If you watched MTV in the late ’90s (and who didn’t?) you’re already familiar with the work of the Mexican-American photographer Adolfo Doring. Not that you’re likely to think of Hootie & the Blowfish music videos when viewing the dark and sensuous work Doring has been producing lately.

He’s got range, that’s for sure: as a teenager in Mexico City, Doring shot his first documentary film about the disparity between rich and poor. He later rose through the ranks of the mainstream American music industry, working on music videos for the likes of Sheryl Crow and Santana. But in his personal work, Doring’s early interest in social structures—and his gritty, Distrito Federal-inspired aesthetic—remains unchanged. A selection of his photographs and videos are on display at Bushwick gallery Art 3.

These include those from the ominous “Black Out” series, which capture eerily uninhabited cityscapes devoid of electrical power, and the seductive “The Grey Wall” series, portraying young women, languidly posed in domestic scenes. More overtly provocative is Doring’s film“COMING SOON” COMING SOON TO A THEATER NEAR YOU (2012), which plays on a loop inside his EARLY 21st CENTURY, AMERICAN (2012) installation. Just glance at the film’s placards: in Placart or Lobby Card for COMING SOON Coming soon to a theater near you (Narco baby hand) (2012), a hand apparently attached to a girl who has overdosed lies limply on the floor, illuminated by an almost sickly light; another placard depicts Doring’s typically attractive young woman in repose, but she’s covered in blood, the apparent victim of a horrific crime. There’s a sense of both glamor and horror to the scene—jewels, open mouths, women’s bare legs, a message half-written with a typewriter, a pair of feet in black pumps poised by the edge of a pool, a young woman lying corpse-like on a bed. 

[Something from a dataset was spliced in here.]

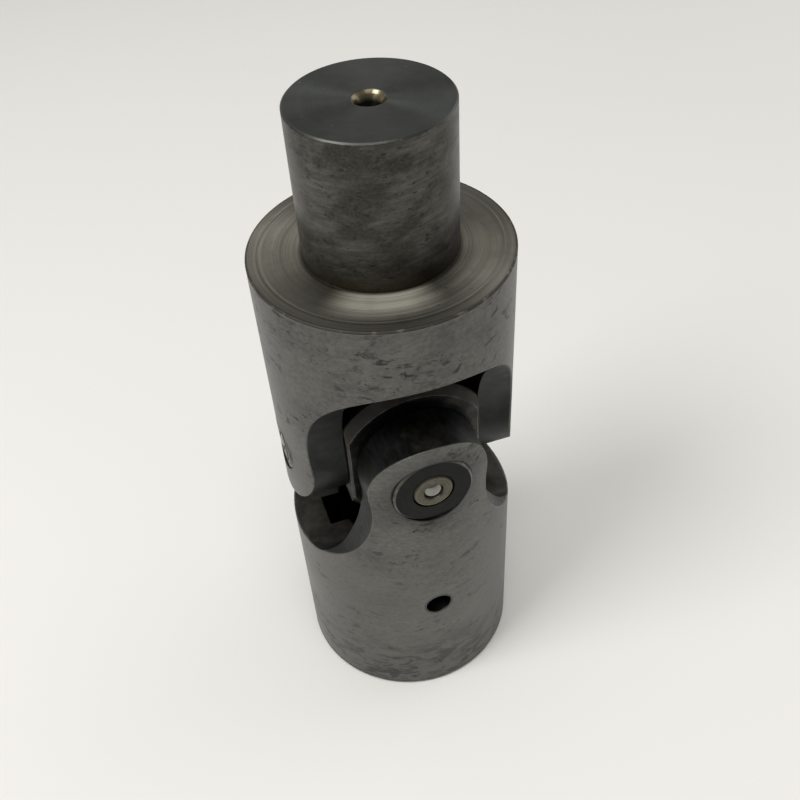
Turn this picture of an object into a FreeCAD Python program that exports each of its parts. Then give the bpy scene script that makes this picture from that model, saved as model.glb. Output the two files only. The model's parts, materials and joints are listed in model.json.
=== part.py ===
import FreeCAD, Part
import math
import os

# Pin-and-block universal joint, standing on the end of its bored hub.
# Millimetres. The origin is the centre of the bottom face and +Z runs up the shaft axis.
# The lower yoke's pin lies along Y and the upper yoke's pin lies along X.

INCH = 25.4

# Driving dimensions
body_radius = 0.75 * INCH              # both yokes are turned from the same round bar
overall_length = 4.3125 * INCH
shank_radius = 0.4375 * INCH
shank_length = 21.9
bore_radius = 0.4375 * INCH
keyway_width = 0.25 * INCH
keyway_depth = 0.125 * INCH            # measured at the side of the keyway
cross_hole_radius = 2.25
cross_hole_height = 24.95
pin_radius = 0.25 * INCH               # the long pin, in the lower yoke
short_pin_radius = 0.1875 * INCH       # the short pins, in the upper yoke
pin_reach = 18.75                      # from the pivot centre to the flat end of a pin
pivot_height = overall_length / 2

# Ear outline, seen along the yoke's own pin
ear_tip_radius = 9.65
flank_radius = 0.75 * INCH             # the cutter that scoops the waist on each side of an ear
lower_flank_drop = 4.1                 # flank centre past the pin, towards the lower hub
upper_flank_drop = 4.8                 # the same towards the shank
slot_half_width = 10.8
slot_depth = 20.2                      # from the pin axis to the flat slot floor
slot_corner_radius = 5.0               # where a slot wall meets the floor

# Centre block: a round slug turned about the long pin's axis, with two flats milled across it
block_half_width = 10.7
block_radius = 13.5
block_end_chamfer = 1.4
block_corner_chamfer = 0.35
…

Functioning within the larger installation, COMING SOON may be viewed as the artist’s comment on the human gaze and the perpetual human hunger for watching drama playing out on a screen. It’s a long way, in other words, from the feel-good atmosphere of the Hootie & the Blowfish music video “Hold My Hand,” also directed by Doring. But judging by his accolades—he won an MTV Music Video Award and premiered his indie documentary Metro at the 2009 Tribeca Film Festival—this is an artist who excels across genres.

Bridget Gleeson

Discover more artists at Art 3.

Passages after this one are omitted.